Data shown:
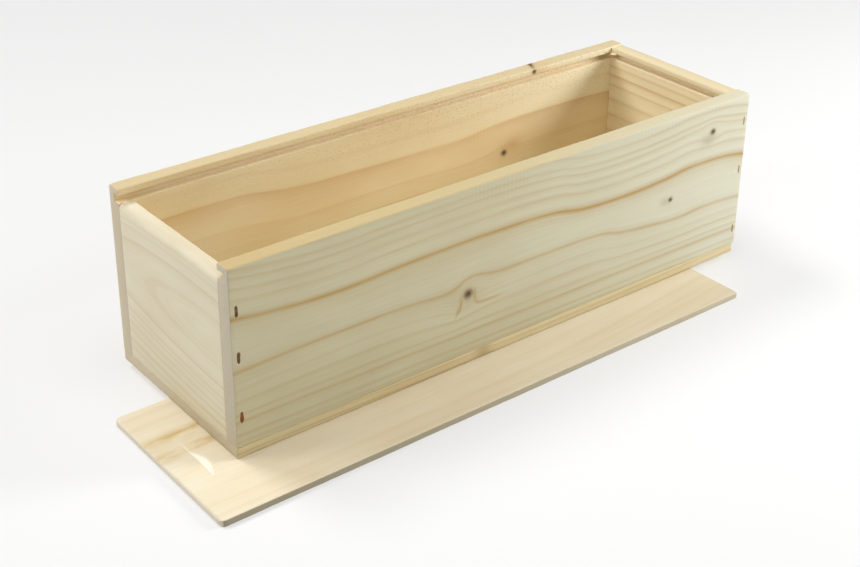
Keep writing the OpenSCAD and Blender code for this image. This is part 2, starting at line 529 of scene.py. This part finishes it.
def latewood(t, field, lines):
    """Darkness of the growth lines: each is (place, strength, fade below, fade above), in mm."""
    total = None
    for place, strength, below, above in lines:
        offset = t.less(field, place)
        rise = t.math("EXPONENT", t.product(offset, 1 / below))
        fall = t.math("EXPONENT", t.product(offset, -1 / above))
        line = t.product(t.math("MINIMUM", rise, fall), strength)
        total = line if total is None else t.math("MAXIMUM", total, line)
    return total


def growth_lines(t, u, v, w, field, wood):
    """The lines that the rings draw on the wood: the strong ones, the fine ones and soft bands."""
    seed = wood["seed"]
    wander = t.noise((u, v, w), (0.02, 0.05, 0.05), 2, seed=seed + 1)
    lines = t.product(latewood(t, field, wood["lines"]), t.steps(wander, -0.25, 0.2, 0.7, 1.15))
    fine = t.noise((u, field, w), (0.004, 0.9, 0.02), 3, 0.6, seed + 2)
    growth = t.total(lines, t.product(fine, wood.get("fine", 0.35)))
    blotch = t.steps(t.noise((u, v, w), (0.08, 0.3, 0.3), 2, seed=seed + 8), -0.2, 0.2, 0.35, 1.1)
    for place, half_width, strength in wood.get("bands", ()):
        band = t.gauss(t.product(t.less(field, place), 1 / half_width))
        growth = t.total(growth, t.product(band, blotch, strength))
    return growth


def pale_wood(t, u, v, depth, patches, wood):
    """The colour between the growth lines, with painted light where far is given: paler towards high u."""
    pale = t.mix(t.steps(patches, -0.2, 0.2), wood["pale"], wood["deep"])
    # Painted light: the board grows paler towards its high end
    if "far" in wood:
        far = t.product(t.steps(u, -80, 200), t.steps(v, *wood["far_zone"]))
        pale = t.mix(far, pale, wood["far"])
    if "outer" in wood:
        pale = t.mix(t.steps(depth, 1, 8), pale, wood["outer"])
    return pale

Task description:
Reproduce the data shown above exactly.

Result of this exercise:
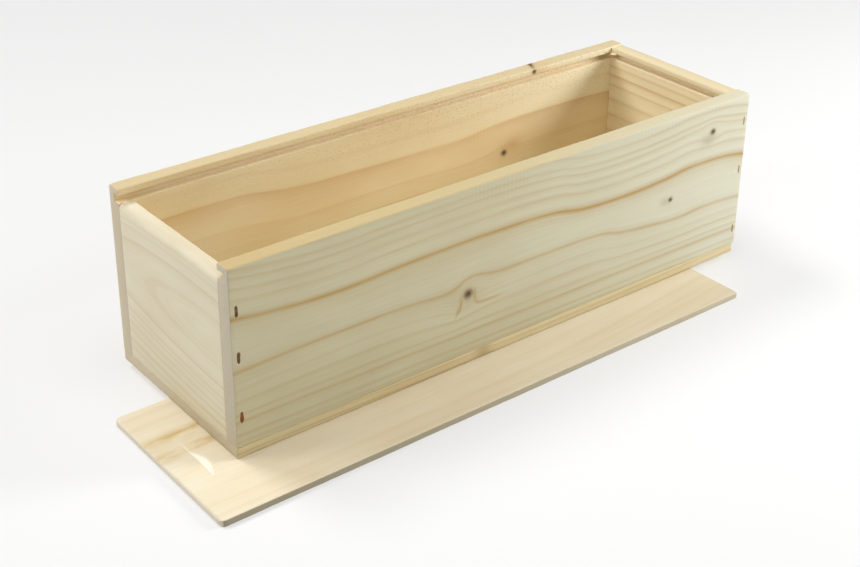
Keep writing the OpenSCAD and Blender code for this image. This is part 2, starting at line 529 of scene.py. This part finishes it.
def latewood(t, field, lines):
    """Darkness of the growth lines: each is (place, strength, fade below, fade above), in mm."""
    total = None
    for place, strength, below, above in lines:
        offset = t.less(field, place)
        rise = t.math("EXPONENT", t.product(offset, 1 / below))
        fall = t.math("EXPONENT", t.product(offset, -1 / above))
        line = t.product(t.math("MINIMUM", rise, fall), strength)
        total = line if total is None else t.math("MAXIMUM", total, line)
    return total


def growth_lines(t, u, v, w, field, wood):
    """The lines that the rings draw on the wood: the strong ones, the fine ones and soft bands."""
    seed = wood["seed"]
    wander = t.noise((u, v, w), (0.02, 0.05, 0.05), 2, seed=seed + 1)
    lines = t.product(latewood(t, field, wood["lines"]), t.steps(wander, -0.25, 0.2, 0.7, 1.15))
    fine = t.noise((u, field, w), (0.004, 0.9, 0.02), 3, 0.6, seed + 2)
    growth = t.total(lines, t.product(fine, wood.get("fine", 0.35)))
    blotch = t.steps(t.noise((u, v, w), (0.08, 0.3, 0.3), 2, seed=seed + 8), -0.2, 0.2, 0.35, 1.1)
    for place, half_width, strength in wood.get("bands", ()):
        band = t.gauss(t.product(t.less(field, place), 1 / half_width))
        growth = t.total(growth, t.product(band, blotch, strength))
    return growth


def pale_wood(t, u, v, depth, patches, wood):
    """The colour between the growth lines, with painted light where far is given: paler towards high u."""
    pale = t.mix(t.steps(patches, -0.2, 0.2), wood["pale"], wood["deep"])
    # Painted light: the board grows paler towards its high end
    if "far" in wood:
        far = t.product(t.steps(u, -80, 200), t.steps(v, *wood["far_zone"]))
        pale = t.mix(far, pale, wood["far"])
    if "outer" in wood:
        pale = t.mix(t.steps(depth, 1, 8), pale, wood["outer"])
    return pale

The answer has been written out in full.